Entries from a dataset:
'''

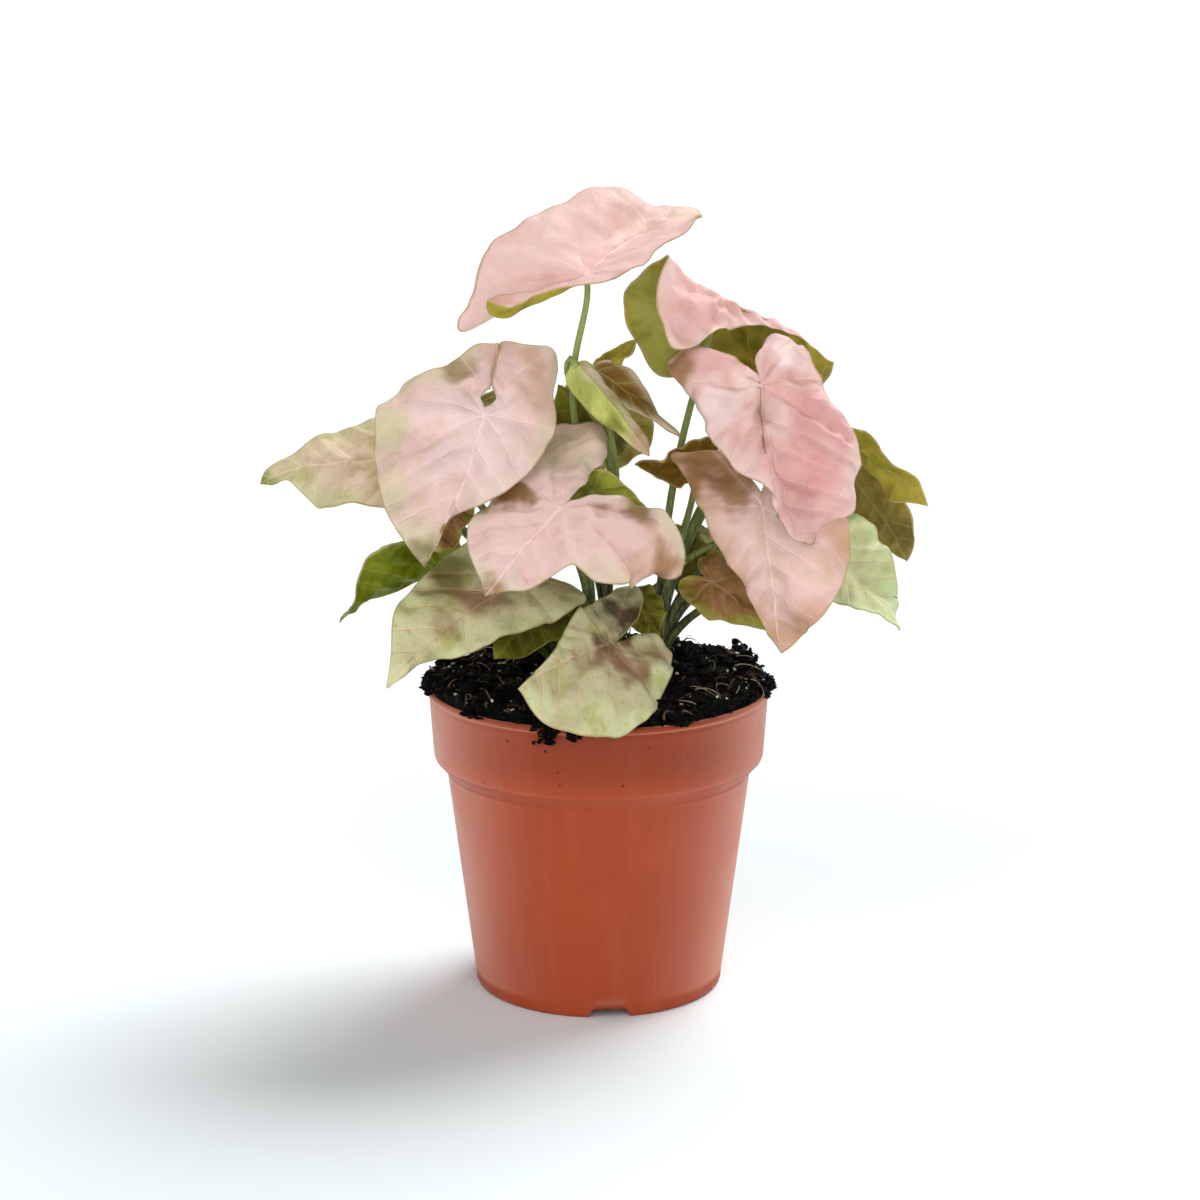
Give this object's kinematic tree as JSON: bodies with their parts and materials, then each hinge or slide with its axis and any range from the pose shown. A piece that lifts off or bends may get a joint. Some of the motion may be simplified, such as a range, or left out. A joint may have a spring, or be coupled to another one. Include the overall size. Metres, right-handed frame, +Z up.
{
  "type": "potted arrowhead plant",
  "caption": "Small arrowhead plant with pink and green arrow-shaped leaves on thin stalks, growing in a round nursery pot of peat.",
  "frame": {"origin": "centre of the plant's and pot's box at the level of the pot's foot, on the pot's axis", "axes": "+Z up along the pot's axis, -Y towards the viewer of the picture"},
  "size_m": [0.2335, 0.1499, 0.2835],
  "materials": {
    "pot_plastic": "satin moulded terracotta-orange plastic",
    "soil_peat": "dark moist peat with fibres and perlite",
    "stalk_green": "smooth semi-matt green stalk",
    "leaf_pink": "soft satin pink leaf, green at the margin",
    "leaf_rose": "soft satin rose-pink leaf",
    "leaf_tan": "soft satin tan-pink leaf",
    "leaf_pale": "soft satin pale green leaf",
    "leaf_khaki": "soft satin khaki leaf with a pink flush",
    "leaf_olive": "matt olive underside, pink upper face",
    "leaf_green": "soft satin green leaf",
    "leaf_young": "soft satin yellow-green young leaf"
  },
  "bodies": {
    "root": {"pot": "pot_plastic", "soil": "soil_peat", "crown_left": "stalk_green", "crown_middle": "stalk_green", "crown_right": "stalk_green", "crown_back": "stalk_green", "leaf_top": "leaf_pink", "leaf_left_big": "leaf_pink", "leaf_front_centre": "leaf_pink", "leaf_right_big": "leaf_rose", "leaf_right_low": "leaf_tan", "leaf_right_pale": "leaf_pale", "leaf_left_far": "leaf_tan", "leaf_left_dark": "leaf_green", "leaf_left_low": "leaf_khaki", "leaf_front_low": "leaf_khaki", "leaf_right_folded": "leaf_olive", "leaf_centre_under": "leaf_green", "leaf_right_brown": "leaf_tan", "leaf_far_right": "leaf_olive", "leaf_far_right_low": "leaf_green", "leaf_young_roll": "leaf_young", "leaf_young_back": "leaf_young", "leaf_left_small": "leaf_khaki", "leaf_low_left": "leaf_green", "leaf_centre_small": "leaf_tan", "leaf_centre_green": "leaf_green", "leaf_narrow": "leaf_tan", "leaf_low_right": "leaf_green", "leaf_deep_middle": "leaf_green", "leaf_back_left": "leaf_pink", "leaf_back_right": "leaf_pink", "leaf_back_centre": "leaf_pink", "leaf_back_low_left": "leaf_khaki", "leaf_back_low_right": "leaf_khaki"}
  },
  "joints": []
}
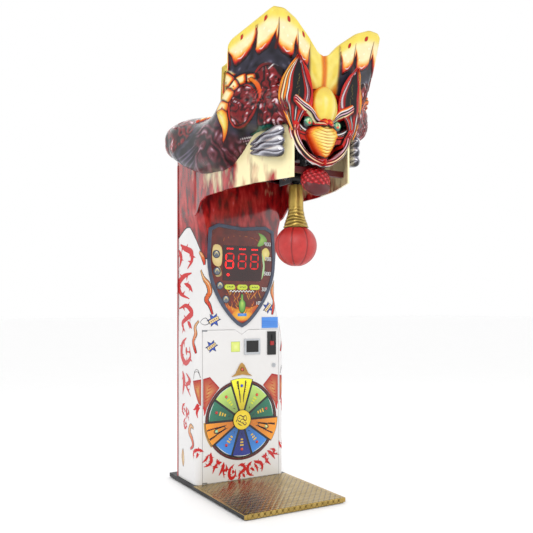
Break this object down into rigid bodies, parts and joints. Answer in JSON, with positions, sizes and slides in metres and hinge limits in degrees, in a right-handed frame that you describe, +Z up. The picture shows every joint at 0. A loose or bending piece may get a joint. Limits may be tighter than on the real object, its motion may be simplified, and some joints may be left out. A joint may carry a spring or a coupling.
{
  "type": "boxing punch machine",
  "caption": "Arcade boxing punch machine with a beast-shaped head, hanging punch ball, shield score display, prize wheel on the service door and a standing plate.",
  "frame": {"origin": "on the floor under the middle of the base, at the centre foot", "axes": "+Z up, -Y the front where the player stands, +X to the machine's left as seen from behind (right as seen from the front)"},
  "size_m": [0.784, 1.208, 2.28],
  "materials": {
    "black_steel": "satin powder coat",
    "foot_rubber": "matt",
    "tread_brass": "bright tread sheet",
    "cabinet_white": "gloss moulding with painted art",
    "trim_red": "gloss",
    "zinc_steel": "zinc plated",
    "bezel_slate": "semi-gloss",
    "panel_maroon": "printed acrylic",
    "window_red": "tinted acrylic",
    "digit_black": "matt",
    "emblem_grey": "gloss",
    "status_blue": "lit panel",
    "board_green": "solder mask",
    "case_alu": "plain",
    "speaker_black": "matt",
    "case_grey": "satin",
    "hose_black": "matt",
    "inlet_black": "matt",
    "switch_red": "gloss",
    "bracket_grey": "satin",
    "bearing_steel": "ground",
    "stop_rubber": "matt",
    "sleeve_gold": "metallic vinyl over foam",
    "ball_red": "soft gloss",
    "wheel_print": "printed acrylic",
    "lamp_red": "clear dome",
    "pointer_gold": "gold print on acrylic",
    "acceptor_black": "satin",
    "cup_chrome": "plated",
    "button_green": "gloss",
    "throat_maroon": "satin",
    "head_skin": "painted fibreglass",
    "crest_yellow": "painted fibreglass",
    "mask_red": "painted fibreglass",
    "beak_amber": "painted fibreglass",
    "eye_green": "gloss",
    "tongue_red": "gloss",
    "pipe_chrome": "polished"
  },
  "bodies": {
    "machine": {"base_frame": "black_steel", "base_feet": "foot_rubber", "tread_plate": "tread_brass", "side_shell_left": "cabinet_white", "side_shell_right": "cabinet_white", "back_panel": "cabinet_white", "edge_trims": "trim_red", "panel_screws": "zinc_steel", "mast_frame": "black_steel", "shield_bezel": "bezel_slate", "display_panel": "panel_maroon", "display_window": "window_red", "digit_modules": "digit_black", "emblem_lamps": "emblem_grey", "status_display": "status_blue", "control_board": "board_green", "power_supply": "case_alu", "loudspeaker": "speaker_black", "smoke_generator": "case_grey", "smoke_hoses": "hose_black", "power_inlet": "inlet_black", "arm_bracket": "bracket_grey", "pivot_bearings": "bearing_steel", "arm_stop": "stop_rubber", "latch_solenoid": "case_grey", "hinge_plates": "zinc_steel", "cash_cradle": "case_grey", "throat_liner": "throat_maroon", "head_shell_left": "head_skin", "head_shell_right": "head_skin", "crest_left": "crest_yellow", "crest_right": "crest_yellow", "face_mask": "mask_red", "forehead_plate": "crest_yellow", "beak": "beak_amber", "eyes": "eye_green", "ears": "mask_red", "tongue": "tongue_red", "exhaust_pipes": "pipe_chrome"},
    "ball_arm_group": {"pivot_shaft": "bearing_steel", "ball_arm": "black_steel", "ball_sleeve": "sleeve_gold", "ball": "ball_red"},
    "service_door": {"door_panel": "cabinet_white", "door_pins": "zinc_steel", "wheel_face": "wheel_print", "wheel_lamps": "lamp_red", "pointer": "pointer_gold", "coin_acceptor": "acceptor_black", "return_cup": "cup_chrome"},
    "reject_button": {"reject_button": "switch_red"},
    "return_flap": {"return_flap": "acceptor_black"},
    "door_lock": {"door_lock": "bearing_steel"},
    "cash_box": {"cash_box": "case_alu"},
    "select_button_1": {"select_button_1": "button_green"},
    "select_button_2": {"select_button_2": "button_green"},
    "select_button_3": {"select_button_3": "button_green"},
    "latch_pawl": {"latch_pawl": "zinc_steel"},
    "latch_plunger": {"latch_plunger": "zinc_steel"},
    "power_switch": {"power_switch": "switch_red"}
  },
  "joints": [
    {"name": "ball_swing", "type": "hinge", "parent": "machine", "child": "ball_arm_group", "pos_m": [0, -0.45, 1.62], "axis": [1, 0, 0], "range_deg": [-10, 90]},
    {"name": "door_swing", "type": "hinge", "parent": "machine", "child": "service_door", "pos_m": [-0.233, 0.118, 0.449], "axis": [0, 0, -1], "range_deg": [0, 100]},
    {"name": "reject_press", "type": "slide", "parent": "service_door", "child": "reject_button", "axis": [0, 1, 0], "range_m": [0, 0.003], "stiffness_N_per_m": 300},
    {"name": "flap_swing", "type": "hinge", "parent": "service_door", "child": "return_flap", "pos_m": [0.066, 0.109, 0.801], "axis": [1, 0, 0], "range_deg": [0, 65]},
    {"name": "lock_turn", "type": "hinge", "parent": "service_door", "child": "door_lock", "pos_m": [0.208, 0.112, 0.66], "axis": [0, 1, 0], "range_deg": [0, 90]},
    {"name": "cash_lift", "type": "slide", "parent": "machine", "child": "cash_box", "axis": [0, 0, 1], "range_m": [0, 0.08]},
    {"name": "select_press_1", "type": "slide", "parent": "machine", "child": "select_button_1", "axis": [0, 1, 0], "range_m": [0, 0.003], "stiffness_N_per_m": 300},
    {"name": "select_press_2", "type": "slide", "parent": "machine", "child": "select_button_2", "axis": [0, 1, 0], "range_m": [0, 0.003], "stiffness_N_per_m": 300},
    {"name": "select_press_3", "type": "slide", "parent": "machine", "child": "select_button_3", "axis": [0, 1, 0], "range_m": [0, 0.003], "stiffness_N_per_m": 300},
    {"name": "pawl_swing", "type": "hinge", "parent": "machine", "child": "latch_pawl", "pos_m": [0, -0.532, 1.69], "axis": [1, 0, 0], "range_deg": [0, 12], "stiffness_Nm_per_rad": 0.8},
    {"name": "plunger_push", "type": "slide", "parent": "machine", "child": "latch_plunger", "axis": [0, -1, 0], "range_m": [0, 0.0059]},
    {"name": "switch_rock", "type": "hinge", "parent": "machine", "child": "power_switch", "pos_m": [0, 0.374, 0.149], "axis": [1, 0, 0], "range_deg": [-8, 8]}
  ],
  "couplings": [
    {"joint": "plunger_push", "follows": "pawl_swing", "m_per_rad": 0.028}
  ]
}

'''

Wherever "object" shows up in a line, copy that line.

:: The result ::
Give this object's kinematic tree as JSON: bodies with their parts and materials, then each hinge or slide with its axis and any range from the pose shown. A piece that lifts off or bends may get a joint. Some of the motion may be simplified, such as a range, or left out. A joint may have a spring, or be coupled to another one. Include the overall size. Metres, right-handed frame, +Z up.
Break this object down into rigid bodies, parts and joints. Answer in JSON, with positions, sizes and slides in metres and hinge limits in degrees, in a right-handed frame that you describe, +Z up. The picture shows every joint at 0. A loose or bending piece may get a joint. Limits may be tighter than on the real object, its motion may be simplified, and some joints may be left out. A joint may carry a spring or a coupling.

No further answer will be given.